I'm sure they have several of these and sometimes shit happens, but for something as critical as CloudFlare to not have automated integration tests in a testing environment before anything touches prod is pretty bad.

[–] groet@feddit.org 5 points 1 day ago (1 children)

it shouldn't crash the whole thing: if the bot detection module crahses, control it, fire an alert but accept the request until fixed.

Fail open vs fail closed. Bot detection is a security feature. If the security feature fails, do you disable it and allow unchecked access to the client data? Or do you value Integrity over Availability

Imagine the opposite: they disable the feature and during that timeframe some customers get hacked. The hacks could have been prevented by the Bot detection (that the customer is paying for).

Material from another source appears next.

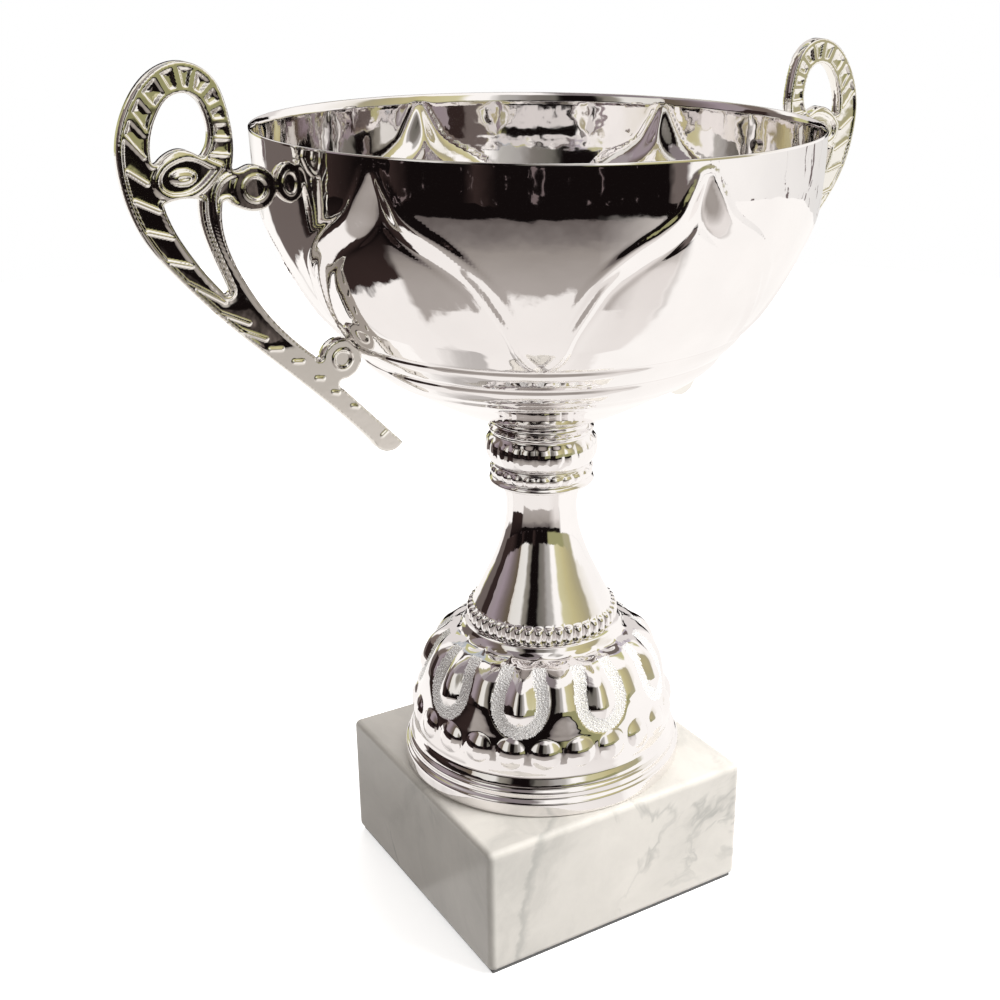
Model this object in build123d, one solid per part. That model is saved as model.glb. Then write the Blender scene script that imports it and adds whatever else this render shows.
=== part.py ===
from build123d import *
import os
from math import atan2, cos, radians, sin

# Two-handled cup trophy on a square marble block, in millimetres.
# The origin is the centre of the underside; +Z is up, the handles lie along X and -Y is the front.

# ---- driving dimensions ----
RIM_RADIUS = 69.6            # outside of the bowl's rim
RIM_Z = 211.4                # top of the bowl's rim
BOWL_WALL = 0.9
BOWL_SEAT_Z = 136.8          # underside of the bowl, on the knop
BOWL_SEAT_RADIUS = 13.0

BLOCK_SIDE = 81.0
BLOCK_TOP_Z = 37.6
BLOCK_EDGE = 1.8             # rounding of the marble's edges
PAD_THICKNESS = 1.0
PAD_MARGIN = 1.2             # the pad stops this far inside the block's sides

COUNTERBORE_RADIUS = 12.0
COUNTERBORE_TOP_Z = 14.0
ROD_RADIUS = 3.0             # M6 thread
ROD_HOLE_RADIUS = 3.4
ROD_END = 0.6                # chamfer of the rod's ends
NUT_FLATS = 10.0
NUT_HEIGHT = 5.0
BASE_WASHER_RADIUS = 9.0
BASE_WASHER_THICKNESS = 1.6
SPRING_WASHER_RADIUS = 5.9
SPRING_WASHER_THICKNESS = 1.6
SPRING_WASHER_SLOT = 1.2
SPRING_WASHER_SLOT_START = 1.0
BOWL_WASHER_RADIUS = 7.5
BOWL_WASHER_THICKNESS = 1.2
CAP_NUT_HEX = 4.5            # height of the cap nut's hexagon
CAP_NUT_DOME = 4.4           # radius of its dome
ROD_IN_DOME = 1.0            # how far the rod reaches into the dome
ROD_LOW_Z = 2.6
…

Yes, bot detection is not the most critical security feature and probably not the reason someone gets hacked but having "fail closed" as the default for all security features is absolutely a valid policy. Changing this policy should not be the lesson from this disasters.

[–] fushuan@lemmy.blahaj.zone 1 points 1 day ago (1 children)

You don't get hacking protection from bots, you get protection from DDoS attacks. Yeah some customers would have gone down, instead everyone went down... I said that instead of crashing the system they should have something that takes an intentional decision and informs properly about what's happening. That decision might have been to clo

You can keep the policy and inform everyone much better about what's happening. Half a day is a wild amount of downtime if it were properly managed.

Yes, bot detection is not the most critical....

So you agree that if this were controlled instead of open crahsing everything them being able to make an informed decision and opening or closing things, with the suggestion of opening in the case of not detection is the correct approach. What's the point of your complaint if you do agree? C'mon.

[–] groet@feddit.org 1 points 1 day ago

You don't get hacking protection from bots

I disagree. I don't know the details of cloudflares bot detecion, but there are many automated vulnerability scanners that this could protect against.

I said that instead of crashing the system they should have something that takes an intentional decision and informs properly about what's happening.

I agree. Every crash is a failure by the designers. Instead it should be caught by the program and result in a useful error state. They probably have something like that but it didn't work because the crash was to severe.

What's the point of your complaint if you do agree?

I am not complaining. I am informing you that you are missing an angle in your consideration. You can never prevent every crash ever. So when designing your product you have to consider what should happen if every safeguard fails and you get an uncontrolled crash. In that case you have to design for "fail open" or "fail closed". Cloudflare fucked up. The crash should not have happened and if it did it should have been caught. They didn't. They fucked up. But, i agree with the result of the fuck up causing a fail closed state.